**Input**
........
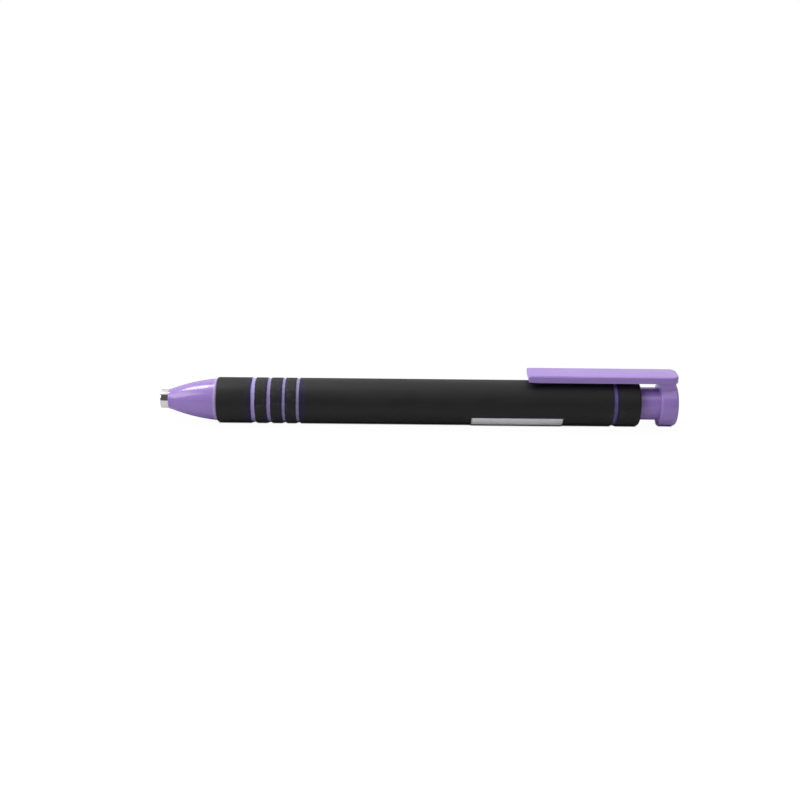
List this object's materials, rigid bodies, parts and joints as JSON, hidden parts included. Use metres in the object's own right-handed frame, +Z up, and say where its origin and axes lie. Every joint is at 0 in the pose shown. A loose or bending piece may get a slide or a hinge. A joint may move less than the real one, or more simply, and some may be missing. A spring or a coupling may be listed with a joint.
{
  "type": "knock eraser pen",
  "caption": "Slim black knock eraser pen with a lilac cone, press button and pocket clip, and a sprung chuck that feeds a round eraser stick.",
  "frame": {"origin": "under the middle of the pen, on the surface it lies on", "axes": "+X along the pen from tip to button, +Z up through the pocket clip"},
  "size_m": [0.1264, 0.011, 0.0135],
  "materials": {
    "barrel_coat": "black soft-touch coat over lilac plastic",
    "lilac_gloss": "moulded lilac plastic",
    "bright_metal": "bright plated metal",
    "grey_rubber": "soft rubber",
    "brass": "turned brass",
    "white_plastic": "moulded natural plastic",
    "spring_steel": "drawn wire",
    "eraser_vinyl": "white eraser vinyl",
    "label_film": "pale printed film, bare"
  },
  "bodies": {
    "holder": {"barrel": "barrel_coat", "clutch_sleeve": "white_plastic", "return_spring": "spring_steel", "side_label": "label_film"},
    "knock": {"knock_button": "lilac_gloss", "eraser_tube": "white_plastic", "tube_adapter": "white_plastic", "chuck_stem": "white_plastic"},
    "clip": {"pocket_clip": "lilac_gloss"},
    "jaw_1": {"chuck_jaw_1": "brass"},
    "jaw_2": {"chuck_jaw_2": "brass"},
    "jaw_3": {"chuck_jaw_3": "brass"},
    "ring": {"clutch_ring": "brass"},
    "eraser": {"eraser_stick": "eraser_vinyl"},
    "retainer": {"eraser_retainer": "grey_rubber"},
    "nose": {"nose_cone": "lilac_gloss", "tip_pipe": "bright_metal"}
  },
  "joints": [
    {"name": "knock_press", "type": "slide", "parent": "holder", "child": "knock", "axis": [-1, 0, 0], "range_m": [0, 0.004], "stiffness_N_per_m": 350, "springref_m": -0.004, "deforming": ["return_spring"]},
    {"name": "clip_flex", "type": "hinge", "parent": "knock", "child": "clip", "pos_m": [0.063, 0, 0.01188], "axis": [0, 1, 0], "range_deg": [0, 2.5], "stiffness_Nm_per_rad": 1.5},
    {"name": "jaw_1_open", "type": "hinge", "parent": "knock", "child": "jaw_1", "pos_m": [-0.03814, 0, 0.0079], "axis": [0, 1, 0], "range_deg": [0, 2]},
    {"name": "jaw_2_open", "type": "hinge", "parent": "knock", "child": "jaw_2", "pos_m": [-0.03814, -0.00208, 0.0043], "axis": [0, -0.5, 0.866], "range_deg": [0, 2]},
    {"name": "jaw_3_open", "type": "hinge", "parent": "knock", "child": "jaw_3", "pos_m": [-0.03814, 0.00208, 0.0043], "axis": [0, -0.5, -0.866], "range_deg": [0, 2]},
    {"name": "clutch_ring_slide", "type": "slide", "parent": "holder", "child": "ring", "axis": [-1, 0, 0], "range_m": [0, 0.0014]},
    {"name": "eraser_feed", "type": "slide", "parent": "holder", "child": "eraser", "axis": [-1, 0, 0], "range_m": [0, 0.094]},
    {"name": "nose_cone_advance", "type": "slide", "parent": "holder", "child": "retainer", "axis": [-1, 0, 0], "range_m": [0, 0.008]},
    {"name": "nose_cone_turn", "type": "hinge", "parent": "retainer", "child": "nose", "pos_m": [-0.0552, 0, 0.0055], "axis": [-1, 0, 0], "range_deg": [0, 2880]}
  ],
  "couplings": [
    {"joint": "jaw_1_open", "follows": "knock_press", "rad_per_m": 8.7258},
    {"joint": "jaw_2_open", "follows": "knock_press", "rad_per_m": 8.7258},
    {"joint": "jaw_3_open", "follows": "knock_press", "rad_per_m": 8.7258},
    {"joint": "clutch_ring_slide", "follows": "knock_press", "ratio": 0.35},
    {"joint": "nose_cone_turn", "follows": "nose_cone_advance", "rad_per_m": 6283}
  ]
}
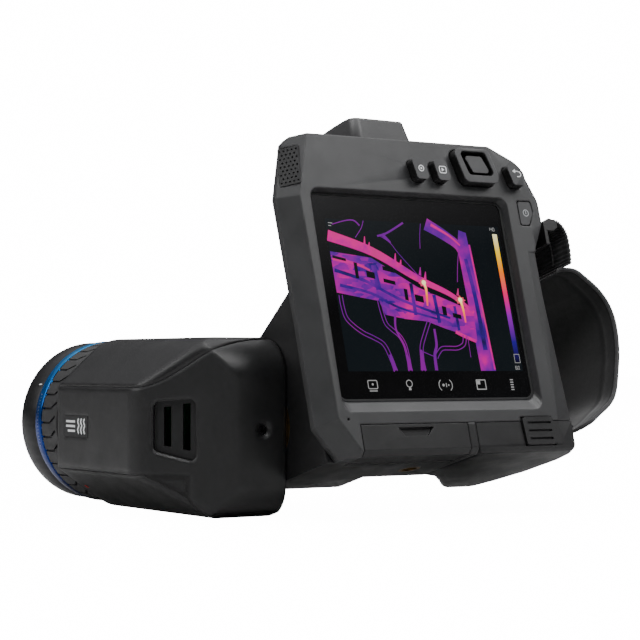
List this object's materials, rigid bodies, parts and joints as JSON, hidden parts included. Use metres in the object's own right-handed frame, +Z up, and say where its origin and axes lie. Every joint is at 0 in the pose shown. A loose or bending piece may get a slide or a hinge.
........
**Directions**
All the entries above need to be reproduced exactly.

**Task output**
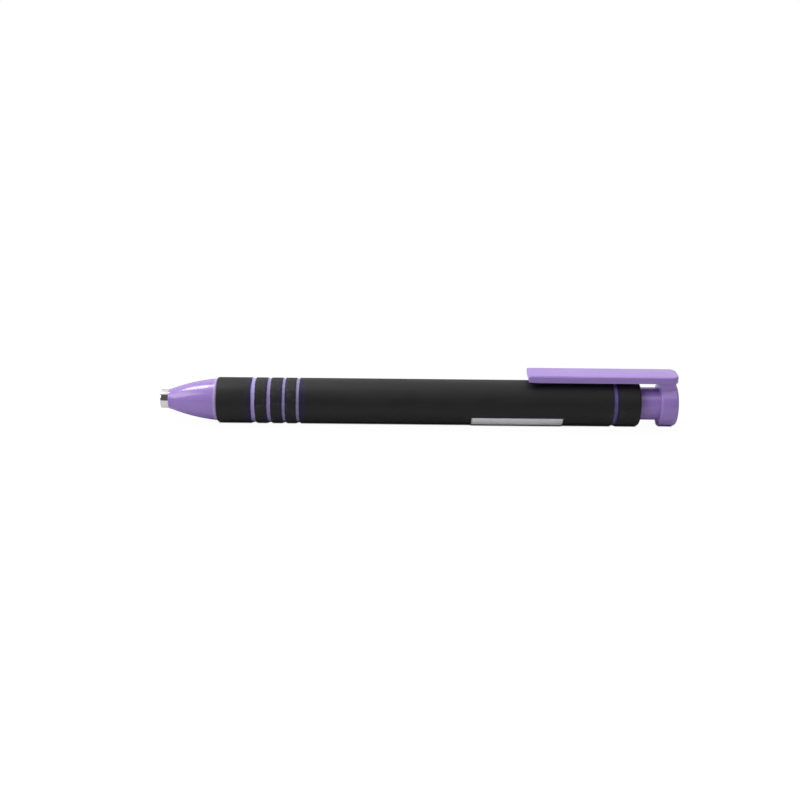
List this object's materials, rigid bodies, parts and joints as JSON, hidden parts included. Use metres in the object's own right-handed frame, +Z up, and say where its origin and axes lie. Every joint is at 0 in the pose shown. A loose or bending piece may get a slide or a hinge. A joint may move less than the real one, or more simply, and some may be missing. A spring or a coupling may be listed with a joint.
{
  "type": "knock eraser pen",
  "caption": "Slim black knock eraser pen with a lilac cone, press button and pocket clip, and a sprung chuck that feeds a round eraser stick.",
  "frame": {"origin": "under the middle of the pen, on the surface it lies on", "axes": "+X along the pen from tip to button, +Z up through the pocket clip"},
  "size_m": [0.1264, 0.011, 0.0135],
  "materials": {
    "barrel_coat": "black soft-touch coat over lilac plastic",
    "lilac_gloss": "moulded lilac plastic",
    "bright_metal": "bright plated metal",
    "grey_rubber": "soft rubber",
    "brass": "turned brass",
    "white_plastic": "moulded natural plastic",
    "spring_steel": "drawn wire",
    "eraser_vinyl": "white eraser vinyl",
    "label_film": "pale printed film, bare"
  },
  "bodies": {
    "holder": {"barrel": "barrel_coat", "clutch_sleeve": "white_plastic", "return_spring": "spring_steel", "side_label": "label_film"},
    "knock": {"knock_button": "lilac_gloss", "eraser_tube": "white_plastic", "tube_adapter": "white_plastic", "chuck_stem": "white_plastic"},
    "clip": {"pocket_clip": "lilac_gloss"},
    "jaw_1": {"chuck_jaw_1": "brass"},
    "jaw_2": {"chuck_jaw_2": "brass"},
    "jaw_3": {"chuck_jaw_3": "brass"},
    "ring": {"clutch_ring": "brass"},
    "eraser": {"eraser_stick": "eraser_vinyl"},
    "retainer": {"eraser_retainer": "grey_rubber"},
    "nose": {"nose_cone": "lilac_gloss", "tip_pipe": "bright_metal"}
  },
  "joints": [
    {"name": "knock_press", "type": "slide", "parent": "holder", "child": "knock", "axis": [-1, 0, 0], "range_m": [0, 0.004], "stiffness_N_per_m": 350, "springref_m": -0.004, "deforming": ["return_spring"]},
    {"name": "clip_flex", "type": "hinge", "parent": "knock", "child": "clip", "pos_m": [0.063, 0, 0.01188], "axis": [0, 1, 0], "range_deg": [0, 2.5], "stiffness_Nm_per_rad": 1.5},
    {"name": "jaw_1_open", "type": "hinge", "parent": "knock", "child": "jaw_1", "pos_m": [-0.03814, 0, 0.0079], "axis": [0, 1, 0], "range_deg": [0, 2]},
    {"name": "jaw_2_open", "type": "hinge", "parent": "knock", "child": "jaw_2", "pos_m": [-0.03814, -0.00208, 0.0043], "axis": [0, -0.5, 0.866], "range_deg": [0, 2]},
    {"name": "jaw_3_open", "type": "hinge", "parent": "knock", "child": "jaw_3", "pos_m": [-0.03814, 0.00208, 0.0043], "axis": [0, -0.5, -0.866], "range_deg": [0, 2]},
    {"name": "clutch_ring_slide", "type": "slide", "parent": "holder", "child": "ring", "axis": [-1, 0, 0], "range_m": [0, 0.0014]},
    {"name": "eraser_feed", "type": "slide", "parent": "holder", "child": "eraser", "axis": [-1, 0, 0], "range_m": [0, 0.094]},
    {"name": "nose_cone_advance", "type": "slide", "parent": "holder", "child": "retainer", "axis": [-1, 0, 0], "range_m": [0, 0.008]},
    {"name": "nose_cone_turn", "type": "hinge", "parent": "retainer", "child": "nose", "pos_m": [-0.0552, 0, 0.0055], "axis": [-1, 0, 0], "range_deg": [0, 2880]}
  ],
  "couplings": [
    {"joint": "jaw_1_open", "follows": "knock_press", "rad_per_m": 8.7258},
    {"joint": "jaw_2_open", "follows": "knock_press", "rad_per_m": 8.7258},
    {"joint": "jaw_3_open", "follows": "knock_press", "rad_per_m": 8.7258},
    {"joint": "clutch_ring_slide", "follows": "knock_press", "ratio": 0.35},
    {"joint": "nose_cone_turn", "follows": "nose_cone_advance", "rad_per_m": 6283}
  ]
}
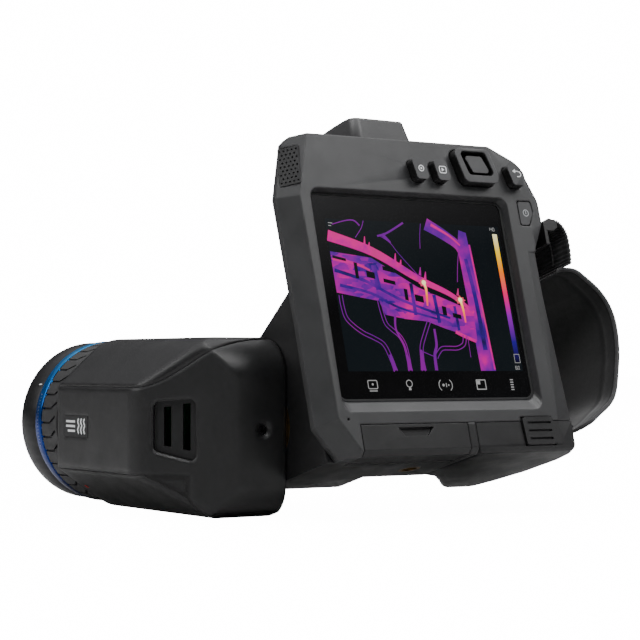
List this object's materials, rigid bodies, parts and joints as JSON, hidden parts included. Use metres in the object's own right-handed frame, +Z up, and say where its origin and axes lie. Every joint is at 0 in the pose shown. A loose or bending piece may get a slide or a hinge.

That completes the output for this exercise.